‘Geloofszekerheden van vroeger zijn verdampt, kerken worden gesloten, maar de ervaring van het heilige overleeft alle afbraak en zoekt onderdak in nieuwe woorden, gemeenschappen en rituelen.’
Woorden van Frits de Lange uit zijn boek ‘Heilige onrust’ (2017)
De Lange is hoogleraar ethiek, al ken ik hem zelf vooral als een briljant student uit Kampen die promoveerde op Bonhoeffer. Dat laatste zegt misschien meer over hem dan het eerste, al tekent de focus op ethiek evengoed zijn betrokkenheid op het leven.
De ondertitel – Een pelgrimage naar het hart van de religie – is niet onbelangrijk. Wie namelijk in dit boek christelijke theologie zoekt, vraagt zich al snel af of het niet veeleer een boek over religie is. In zekere zin klopt dat, al speelt kerkvader Augustinus een sleutelrol in de argumentatie.
Minimal theology noemt De Lange het zelf, in het spoor van Bonhoeffer die op zoek was naar een religieloos christendom.

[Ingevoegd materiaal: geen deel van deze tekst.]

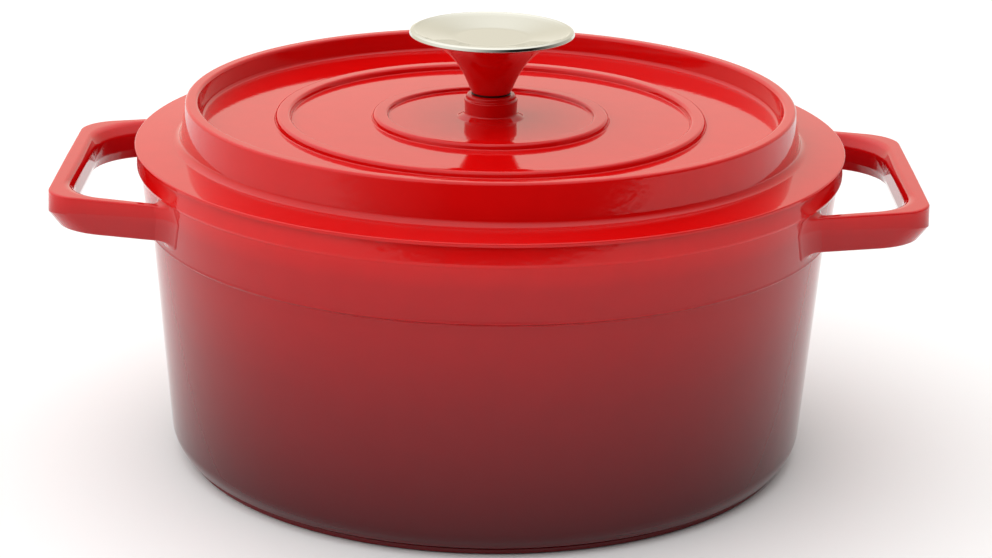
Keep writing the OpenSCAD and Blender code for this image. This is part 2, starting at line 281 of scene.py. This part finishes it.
def lid_outside(s):
    """Outside of the lid, from its boss out and down to the flange's lower edge."""
    panel = s.seat + s.panel
    tier = s.seat + s.tier
    centre = panel + CENTRE_RISE
    crest = panel + s.ring_height
    flange = s.seat + FLANGE_EDGE
    tier_low = s.radius - s.flange - COVE
    tier_top = tier_low - TIER_LEAN
    tier_inside = tier_top - TIER_WIDTH
    # the boss has a narrow step at its top and a wide one at its root
    boss = rounded([(s.boss_radius - 2, s.boss_top), (s.boss_radius - 0.3, s.boss_top, 1.1),
                    (s.boss_radius - 0.1, s.boss_top - 1.7, 0.6),
                    (s.boss_radius + 0.6, s.boss_top - 2.1, 0.8),
                    (s.boss_radius + 0.4, centre + 1.6, 1), (s.boss_radius + 3, centre, 1.6),
                    (s.inner_ring - s.ring_width, centre)])
    edge = rounded([(s.outer_ring + s.ring_width, panel), (tier_inside - 0.7, panel, 1.8),
                    (tier_inside, tier, 1.4), (tier_top, tier, 1.2),
                    (tier_low, flange + FLANGE_RISE, 3), (s.radius, flange, 0.5), (s.radius, s.seat)])
    return (boss + ridge(s.inner_ring, s.ring_width, centre, panel, crest)
            + ridge(s.outer_ring, s.ring_width, panel, panel, crest) + edge)


def lid_inside(s, enamel):
    """Underside of the lid, from the flange in over the locating ring to the bare patch."""
    low = s.seat - GUIDE_DEPTH
    plate = s.under - enamel
    return rounded([(s.guide + 3, s.seat), (s.guide, low + 1, 0.8), (s.guide - 1, low, 1),
                    (s.guide - 4, low, 1), (s.guide - 5, low + 1, 1), (s.guide - 10, plate, 4),
                    (BARE_PATCH, plate)])


def knob_flare(s):
    """Outside of the knob's body, from its foot up to the cap."""
    rim = s.cap_top - s.cap_edge
    points = []
    for i in range(1, FLARE_STEPS + 1):
        t = i / FLARE_STEPS
        spread = FLARE_STRAIGHT * t + (1 - FLARE_STRAIGHT) * t ** FLARE_CURVE
        points.append((s.foot_radius + (s.body_radius - s.foot_radius) * spread,
                       s.foot_z + (rim - s.foot_z) * t))
    return points


def knob_body(s):
    """Half of the body's outline, from its foot's centre round to the bottom of the dish."""
    flare = knob_flare(s)
    foot = rounded([(0, s.foot_z), (s.foot_radius, s.foot_z, 0.5), flare[0]])[:-1]
    return foot + flare + dish_under(s)


def dish_under(s):
    """The body's top under the cap, from its edge in to the centre of the dish."""
    flat = DISH_SHARE * s.cap_radius
    return [(s.body_radius, s.body_top), (flat + DISH_SLOPE, s.body_top),
            (flat, s.body_top - s.dish), (0, s.body_top - s.dish)]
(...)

De auteur wil peilen hoe het staat met het gevoel voor het heilige in een geseculariseerde wereld. Zijn uitgangspunt is een verrassend fenomeen: de toenemende populariteit van de pelgrimage onder niet-gelovigen. Volgens De Lange is dat tekenend voor een verschuiving in de religieuze beleving.
Blaren voelen
Steeds meer mensen ontdekken de lichamelijke dimensie van religie. Iets wat ook naar voren komt in yoga en zelfs de aantrekkingskracht zou kunnen verklaren van de islam: een praktische manier van geloven met fysieke vormen als bedevaart en bidden met je hele lichaam.
Dat is een belangrijke observatie. De symbolische en existentiële waarde van religie was al ontdekt. Nu lijkt ook het zinnelijk aspect de mensen te raken. Niet in een beschouwend esthetische zin, zoals wanneer je een mooie kerk binnenloopt. Maar gewoon: het zweten met je lijf, de blaren voelen van de inspanning (moderne stigmata) of het verdwalen onderweg.
‘Die ochtend proefde ik het geluk verdwaald te zijn in de natuur’, zegt een pelgrim in zijn boek. De postmoderne pelgrim staat voor iemand die beseft dat religie niet cognitief is, maar fysiek en praktisch. Het is een doen in plaats van een denken. Daarmee zijn we ver af geraakt van het ego cogito (‘ik denk dus ik ben’).
De Lange voelt zich wel verwant met pogingen uit onze tijd om een nieuwe taal te zoeken voor de traditie, maar geeft aan dat zijn religieuze hart er niet altijd door wordt beroerd. ‘Als het van oudsher in de religie gaat om liefde en overgave, passie en pijn, hoop en onvervuld verlangen, dan is denken alleen niet genoeg.’ Daarom onderzoekt hij wat de nieuwe pelgrims beweegt.
Ondanks waardering voor die inzet en bewondering voor De Langes stijl en eruditie, vraag ik me af of zijn boek het cognitieve niveau wel overstijgt en niet ook zelf teveel blijft hangen in bespiegelingen en citaten. Misschien komen we pas echt verder als we letterlijk een theologie ontwikkelen die niet alleen geestelijk en intellectueel, maar ook zinnelijk en lichamelijk is. Een theologie van hoofd, hart en handen (voeten, ogen, buik, et cetera). Zoals ook de psychologie ooit door Wilhelm Reich ‘lichaamsgerichte therapie’ werd. In elk geval laat dit originele boek ons in die richting verder zoeken.